Approximately 1.5 to 2 billion passengers fly on the world's civil aircraft each year. As the population ages, the number of air travellers increases and longer routes are flown by bigger aircraft, the number of medical events involving passengers is anticipated to increase.
The purpose of this study was to determine the prevalence, nature, type and extent of medical problems and injuries occurring in passengers on board civil registered aircraft. The aim, in particular, was to determine the most common in-flight medical problems in passengers, and what proportion of these events result in an aircraft diversion.
A search of the Australian Transport Safety Bureau's accident and incident database was conducted for medical conditions and injuries in passengers between 1 January 1975 and 31 March 2006. There were 284 passenger medical events and injuries (defined as 15 accidents, one serious incident and 268 incidents). These events accounted for only 0.18 of a percentage point of all the occurrences listed on the Australian Transport Safety Bureau's database. In-flight deaths accounted for only 3 per cent of the total passenger injury events.

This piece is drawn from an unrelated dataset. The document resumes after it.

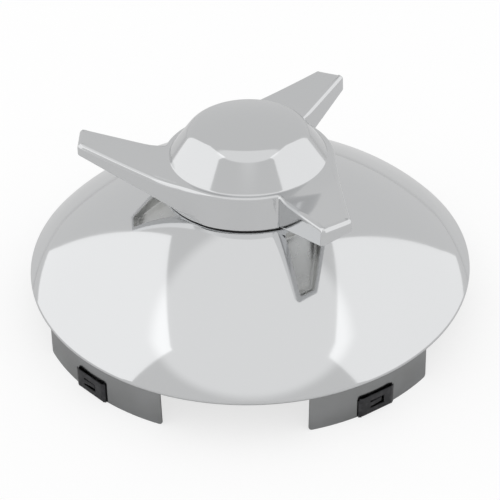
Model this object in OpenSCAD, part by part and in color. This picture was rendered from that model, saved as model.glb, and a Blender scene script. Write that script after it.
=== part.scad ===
// Spinner hubcap: a drawn cap with a five-tab skirt that springs into the bore of
// a truck wheel hub, and a hollow three-bar spinner screwed on its crown.
// Millimetres, +Z up along the cap's axis, z = 0 at the lower edge of the tabs.

/* [Hub bore] */
// Diameter of the hub bore that the skirt springs into
bore_d = 220; // [190:5:260]
// How far the rolled rim laps over the bore's edge, each side
rim_lap = 1; // [1:0.5:6]
// Play between the top of the skirt and the bore, each side
skirt_play = 1.6; // [1.6:0.2:4]
// Play between the flared lower edge of the skirt and the bore, each side
tab_play = 0.2; // [0:0.1:0.8]

/* [Sheet] */
// Thickness of the cap's sheet
sheet = 0.9; // [0.6:0.1:1.1]
// Outer radius of the rolled rim
roll_r = 1.6; // [1.3:0.1:1.7]
// Bend radius where the rim turns down into the skirt
bend_r = 0.9; // [0.4:0.1:0.9]
// Height of the rolled rim's middle above the lower edge of the tabs
skirt_h = 21.2; // [16:0.5:32]

/* [Crown] */
// Slope of the crown at the spinner's seat, in degrees
seat_slope = 18.4; // [12:0.5:22]
// Slope where the flank's large arc passes into the shoulder's smaller arc
mid_slope = 34.1; // [28:0.5:38]
// Slope where the shoulder passes into the rolled rim
edge_slope = 46; // [42:1:60]
// Part of the crown's radial width that the flank's arc takes
flank_share = 0.773; // [0.6:0.01:0.85]

/* [Tabs] */
// Azimuth of the middle of the first tab
first_tab_az = 12.05; // [0:1:71]
// Angle that a plain tab spans
tab_span = 34.4; // [26:0.5:38]
// Angle that the wide tab spans
wide_tab_span = 39.5; // [30:0.5:46]
// How far the middle of the wide tab lies past its place in the pattern
wide_tab_shift = 0.8; // [0:0.2:2]
// Corner radius at the lower corners of the tabs
tab_corner_r = 1.6; // [0.8:0.2:4]
// Corner radius at the upper corners of the notches
notch_r = 2; // [1:0.25:4]
// How far below the rim's underside the notches stop
notch_relief = 0.4; // [0.2:0.1:1.5]

/* [Clips] */
// Width of a tension clip
clip_w = 19; // [14:0.5:24]
// Height of a clip's outer leaf
clip_h = 10.6; // [9:0.2:13]
// Thickness of the clips' spring steel
clip_t = 0.5; // [0.3:0.1:0.7]
// Gap between the outer leaf and the tab
clip_stand = 0.7; // [0.5:0.1:1]
// Height of the inner leaf
clip_inner_h = 8.4; // [6:0.2:11]
// Length of the ends of the outer leaf that are bent back
clip_end = 1.6; // [1:0.1:2.4]
// Width of the lanced window
window_w = 7.6; // [5:0.2:9]
// Height of the lanced window
window_h = 4.4; // [3:0.2:5.5]
// Height of the window's middle above the clip's lower edge
window_lift = 5.5; // [4.5:0.1:6.5]
// Width of the slits above and below the lanced tongue
tongue_slit = 1.1; // [0.6:0.1:1.2]
// Gap between the tongue's free end and the window's side
tongue_lip = 1; // [0.4:0.1:1.6]
// Clearance of a clip in its seat and beside the sheet
clip_gap = 0.15; // [0.1:0.05:0.3]

/* [Spinner hub] */
// Radius of the hub ring at its top edge
hub_r = 40.8; // [40:0.2:44]
// Height of the hub ring's outer wall
hub_h = 16.4; // [14:0.2:18]
// Draft of the hub ring's outer wall, in degrees
hub_draft = 7; // [4:0.5:9]
// Draft of the bars' walls, in degrees
draft = 3.2; // [1:0.2:5]
// Wall thickness of the casting
wall = 3; // [2.2:0.2:3.6]
// Width of the foot ring that sits on the gasket
foot_w = 4.2; // [3.2:0.2:5]
// Radius at which the level ledge round the boss passes into the bars' rising tops
rise_r = 46.8; // [45:0.2:52]
// Upward slope of the bars' tops, in degrees
ledge_slope = 13; // [8:0.5:16]
// Thickness of the gasket
gasket_t = 1; // [0.6:0.1:2]
// How far the gasket's outer edge lies inside the foot's
gasket_inset = 0.8; // [0.2:0.1:1]

/* [Boss] */
// Radius of the boss where it stands on the ledge
boss_r = 38.2; // [36:0.2:39]
// Height of the boss above its base
boss_h = 18.3; // [16:0.1:21]
// Slope of the boss's side, in degrees
boss_side = 52.5; // [50:0.5:58]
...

The most common cause of in-flight death, at 44 per cent, was heart attack. Serious injuries accounted for slightly more than a third of reported occurrences. Minor injuries accounted for the majority of cases, at 53 per cent. The most common medical event in passengers was minor musculoskeletal injury (26 per cent of cases). Ninety-five flights were diverted (33 per cent). Of the known medical conditions, heart attack was the most common reason for an aircraft diversion (33 cases out of 95), followed by a fitting episode (in six cases).
The results of this study are consistent with other published international experience. There is a low risk of passengers sustaining either an injury or a medical event as a consequence of travel on a civil aircraft.